An example of anonymization would be removing all identifying information, such as names, birth dates, or any other combination of quasi-identifiers, from a dataset and applying further techniques like generalization or data masking to prevent re-identification.
Pseudonymization, on the other hand, involves replacing or obscuring personal identifiers with pseudonyms (such as random strings of numbers or letters) to make it more difficult to identify individuals. However, unlike anonymization, pseudonymization does not completely eliminate the risk of re-identification. The original data can often be re-linked to individuals if the pseudonyms are reversible, typically by someone with access to the “key” that can decrypt or reverse the pseudonymization. Therefore, pseudonymized data is still considered personal data under the GDPR, as it remains possible to re-identify individuals with additional information.

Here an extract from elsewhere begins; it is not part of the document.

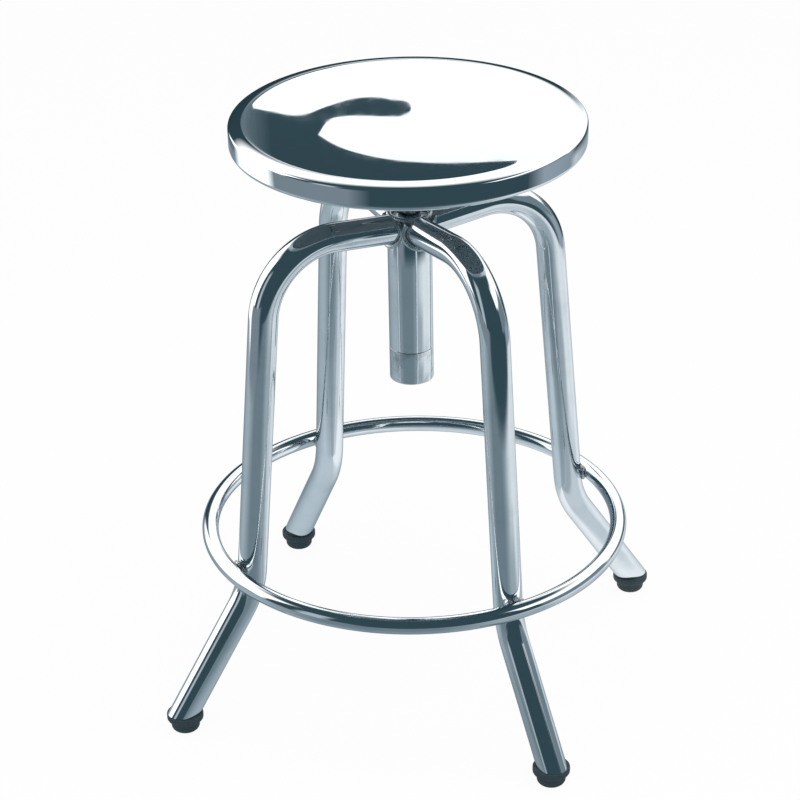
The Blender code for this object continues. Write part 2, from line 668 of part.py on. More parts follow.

In practice, pseudonymization is often used to reduce the privacy risks associated with personal data while still allowing for data utility and further processing. It is particularly useful in scenarios where data needs to be shared or analyzed while limiting the exposure of directly identifying information. On the other hand, anonymization is applied when the goal is to completely eliminate the possibility of re-identifying individuals, often when sharing data publicly or in open-access scenarios.
The choice between these two approaches depends on the context and the intended use of the data. While pseudonymization provides flexibility in data processing with some privacy protection, anonymization offers a stronger form of data protection by making re-identification impossible, though it may limit the ability to link data back to specific individuals for future analyses.